Did you know that Google would allow you to view readability-filtered search results? I was tipped off to this hidden feature by Alicia Taylor, a district media coordinator, who sent me the Huffington Post article on the feature. To use this feature, simply conduct a Google search, then on the left side of your results, click “More SearchTools” and select “Reading level.” The results of your searches can then be filtered by basic, intermediate, or advanced. So, I compiled a small sampling of results (% of results at each level), mostly games and a few other topics and put them in a table. Interesting results:
My knee-jerk reaction was to look at the WoW and Minecraft percentages and say “Woah, that’s really low. Could games be affecting how they write?”
Then another possibility sprang to mind:
Games like WoW and Minecraft have powerful online communities, where a lot of writing is encouraged. It’s likely that playing these games has encouraged basic writers to start writing.
That or I’m misinterpreting this information, and what it means is if you’re looking for online content for your students to read as they develop good Language Arts skills, you’re better off finding them some decent WoW blogs.

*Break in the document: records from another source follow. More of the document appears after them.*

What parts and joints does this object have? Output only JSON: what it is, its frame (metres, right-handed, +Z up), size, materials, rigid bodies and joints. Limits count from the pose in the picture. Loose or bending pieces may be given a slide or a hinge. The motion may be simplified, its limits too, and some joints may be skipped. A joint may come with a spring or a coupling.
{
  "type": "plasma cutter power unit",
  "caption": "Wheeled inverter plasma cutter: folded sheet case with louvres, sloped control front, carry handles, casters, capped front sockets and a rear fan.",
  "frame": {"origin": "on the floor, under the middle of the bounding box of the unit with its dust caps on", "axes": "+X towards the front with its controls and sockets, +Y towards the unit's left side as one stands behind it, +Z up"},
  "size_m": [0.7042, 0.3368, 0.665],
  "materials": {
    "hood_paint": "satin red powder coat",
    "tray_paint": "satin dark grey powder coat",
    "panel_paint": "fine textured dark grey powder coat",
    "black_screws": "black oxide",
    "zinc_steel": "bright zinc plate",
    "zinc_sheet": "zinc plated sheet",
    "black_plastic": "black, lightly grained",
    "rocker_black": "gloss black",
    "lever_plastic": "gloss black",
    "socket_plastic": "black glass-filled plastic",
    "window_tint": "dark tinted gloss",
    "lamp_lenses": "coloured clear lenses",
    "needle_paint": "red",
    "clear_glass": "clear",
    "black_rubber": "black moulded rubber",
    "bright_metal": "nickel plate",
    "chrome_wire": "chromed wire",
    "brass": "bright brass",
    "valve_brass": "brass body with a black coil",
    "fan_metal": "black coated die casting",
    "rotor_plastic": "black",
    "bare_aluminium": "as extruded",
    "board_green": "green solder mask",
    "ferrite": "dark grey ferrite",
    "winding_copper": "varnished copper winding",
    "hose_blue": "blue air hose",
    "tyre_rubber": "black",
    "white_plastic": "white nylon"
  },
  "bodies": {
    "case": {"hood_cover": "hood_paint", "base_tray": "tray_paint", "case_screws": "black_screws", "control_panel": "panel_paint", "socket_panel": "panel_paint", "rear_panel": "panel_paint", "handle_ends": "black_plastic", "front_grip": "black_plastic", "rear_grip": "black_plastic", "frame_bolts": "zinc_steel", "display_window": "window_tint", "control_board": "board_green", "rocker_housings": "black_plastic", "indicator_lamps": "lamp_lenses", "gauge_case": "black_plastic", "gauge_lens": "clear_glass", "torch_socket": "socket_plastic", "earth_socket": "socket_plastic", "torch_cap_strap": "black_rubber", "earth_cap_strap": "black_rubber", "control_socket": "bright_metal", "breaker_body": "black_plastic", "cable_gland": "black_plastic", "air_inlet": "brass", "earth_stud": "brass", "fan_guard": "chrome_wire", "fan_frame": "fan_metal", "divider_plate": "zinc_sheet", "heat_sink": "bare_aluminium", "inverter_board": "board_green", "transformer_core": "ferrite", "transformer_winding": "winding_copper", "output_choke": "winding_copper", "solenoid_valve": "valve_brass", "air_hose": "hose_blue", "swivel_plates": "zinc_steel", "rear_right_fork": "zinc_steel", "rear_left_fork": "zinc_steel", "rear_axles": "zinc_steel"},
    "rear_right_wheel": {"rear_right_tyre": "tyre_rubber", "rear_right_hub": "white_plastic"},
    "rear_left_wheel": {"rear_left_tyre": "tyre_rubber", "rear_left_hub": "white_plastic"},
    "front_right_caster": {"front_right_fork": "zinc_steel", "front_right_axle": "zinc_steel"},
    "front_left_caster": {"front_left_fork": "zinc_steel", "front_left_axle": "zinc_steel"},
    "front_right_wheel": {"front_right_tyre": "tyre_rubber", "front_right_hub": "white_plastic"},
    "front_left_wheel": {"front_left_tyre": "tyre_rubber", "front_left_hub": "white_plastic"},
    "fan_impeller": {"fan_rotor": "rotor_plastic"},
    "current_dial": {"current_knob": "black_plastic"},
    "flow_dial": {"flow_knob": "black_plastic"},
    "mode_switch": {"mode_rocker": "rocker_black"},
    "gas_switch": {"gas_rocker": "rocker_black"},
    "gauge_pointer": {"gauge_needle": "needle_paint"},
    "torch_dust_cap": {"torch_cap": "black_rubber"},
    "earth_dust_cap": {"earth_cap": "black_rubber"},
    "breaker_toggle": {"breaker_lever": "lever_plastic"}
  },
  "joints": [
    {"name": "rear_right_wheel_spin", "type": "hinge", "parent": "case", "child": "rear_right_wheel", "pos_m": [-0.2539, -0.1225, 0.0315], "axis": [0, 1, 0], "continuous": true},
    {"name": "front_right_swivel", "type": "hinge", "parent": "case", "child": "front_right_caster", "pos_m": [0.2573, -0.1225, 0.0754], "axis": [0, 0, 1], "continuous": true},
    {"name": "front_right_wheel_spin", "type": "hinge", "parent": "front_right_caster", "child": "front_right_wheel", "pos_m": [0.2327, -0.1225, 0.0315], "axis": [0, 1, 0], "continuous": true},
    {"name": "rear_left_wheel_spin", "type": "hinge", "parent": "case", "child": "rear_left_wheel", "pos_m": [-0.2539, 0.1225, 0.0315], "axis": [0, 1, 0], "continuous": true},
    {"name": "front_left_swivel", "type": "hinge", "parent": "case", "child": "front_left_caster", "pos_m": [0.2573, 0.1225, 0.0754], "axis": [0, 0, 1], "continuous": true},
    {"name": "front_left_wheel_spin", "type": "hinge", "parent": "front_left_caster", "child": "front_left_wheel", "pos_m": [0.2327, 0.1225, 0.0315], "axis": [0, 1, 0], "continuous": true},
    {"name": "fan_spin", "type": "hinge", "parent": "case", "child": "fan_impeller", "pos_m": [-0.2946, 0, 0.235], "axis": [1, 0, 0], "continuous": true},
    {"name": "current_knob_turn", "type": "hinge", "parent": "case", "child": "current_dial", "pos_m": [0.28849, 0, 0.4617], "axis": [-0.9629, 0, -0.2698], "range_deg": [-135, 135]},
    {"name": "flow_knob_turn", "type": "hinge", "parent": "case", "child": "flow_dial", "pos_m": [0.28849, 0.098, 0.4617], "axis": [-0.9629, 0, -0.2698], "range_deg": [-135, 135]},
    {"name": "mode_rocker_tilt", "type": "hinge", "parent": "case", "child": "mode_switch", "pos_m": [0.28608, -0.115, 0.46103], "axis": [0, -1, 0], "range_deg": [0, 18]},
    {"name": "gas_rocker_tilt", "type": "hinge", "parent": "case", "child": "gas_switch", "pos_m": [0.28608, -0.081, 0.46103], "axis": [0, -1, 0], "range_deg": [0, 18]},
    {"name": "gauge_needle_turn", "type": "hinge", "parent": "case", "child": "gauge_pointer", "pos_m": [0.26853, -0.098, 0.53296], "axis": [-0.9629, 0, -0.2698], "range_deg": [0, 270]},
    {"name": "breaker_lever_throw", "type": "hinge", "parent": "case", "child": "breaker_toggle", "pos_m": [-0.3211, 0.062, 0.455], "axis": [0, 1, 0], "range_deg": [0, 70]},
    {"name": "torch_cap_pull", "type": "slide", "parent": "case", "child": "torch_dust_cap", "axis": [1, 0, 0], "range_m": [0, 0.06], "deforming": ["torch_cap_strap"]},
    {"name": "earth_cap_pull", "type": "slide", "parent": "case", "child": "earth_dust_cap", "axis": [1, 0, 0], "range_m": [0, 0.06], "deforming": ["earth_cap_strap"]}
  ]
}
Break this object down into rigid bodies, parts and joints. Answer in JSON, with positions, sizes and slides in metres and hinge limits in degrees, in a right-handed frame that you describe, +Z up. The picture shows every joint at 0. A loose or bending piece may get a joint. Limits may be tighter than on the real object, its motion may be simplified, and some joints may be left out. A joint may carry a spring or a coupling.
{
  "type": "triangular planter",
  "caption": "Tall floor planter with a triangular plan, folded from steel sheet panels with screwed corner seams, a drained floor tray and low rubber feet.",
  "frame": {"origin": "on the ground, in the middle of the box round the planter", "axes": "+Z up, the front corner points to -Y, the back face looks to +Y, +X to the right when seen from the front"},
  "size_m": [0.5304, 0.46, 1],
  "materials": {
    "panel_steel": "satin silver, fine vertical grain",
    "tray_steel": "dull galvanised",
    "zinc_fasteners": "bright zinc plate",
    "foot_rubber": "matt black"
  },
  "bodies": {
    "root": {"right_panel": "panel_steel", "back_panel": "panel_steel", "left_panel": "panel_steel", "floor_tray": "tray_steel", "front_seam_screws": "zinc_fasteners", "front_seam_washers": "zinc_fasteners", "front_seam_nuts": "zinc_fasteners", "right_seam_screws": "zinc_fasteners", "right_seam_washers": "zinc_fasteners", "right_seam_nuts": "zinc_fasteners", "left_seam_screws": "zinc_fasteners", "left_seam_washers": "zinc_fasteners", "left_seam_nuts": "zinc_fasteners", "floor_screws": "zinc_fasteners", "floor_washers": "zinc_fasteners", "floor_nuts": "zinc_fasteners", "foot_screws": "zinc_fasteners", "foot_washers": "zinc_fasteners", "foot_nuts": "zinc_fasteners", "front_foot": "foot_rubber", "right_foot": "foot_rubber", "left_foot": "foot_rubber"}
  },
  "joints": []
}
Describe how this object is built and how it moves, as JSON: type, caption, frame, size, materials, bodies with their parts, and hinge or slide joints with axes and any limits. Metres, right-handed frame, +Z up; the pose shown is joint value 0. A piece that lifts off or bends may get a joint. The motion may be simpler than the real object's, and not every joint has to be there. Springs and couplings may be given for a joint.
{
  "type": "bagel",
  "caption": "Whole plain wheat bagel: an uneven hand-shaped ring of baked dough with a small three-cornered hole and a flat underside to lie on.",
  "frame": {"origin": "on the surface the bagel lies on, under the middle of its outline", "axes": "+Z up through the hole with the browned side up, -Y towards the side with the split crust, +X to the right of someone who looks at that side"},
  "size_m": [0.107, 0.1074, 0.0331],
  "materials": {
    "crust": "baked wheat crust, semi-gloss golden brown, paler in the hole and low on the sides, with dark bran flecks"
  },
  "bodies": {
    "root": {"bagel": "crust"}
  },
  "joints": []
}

After all, it’s not brain surgery.
That was my reaction, too. This is just data, so I’m not sure that interpreting it this way is meaningful at all, especially not understanding exactly how Google calculates the information. Another factor I considered is likely volume of results. I imagine that WoW and Minecraft have way more fan sites and such out there than other games. This is bound to put a downward pressure on the overall ratings. Would be interesting to know the average of all sites within a particular domain for comparative purposes.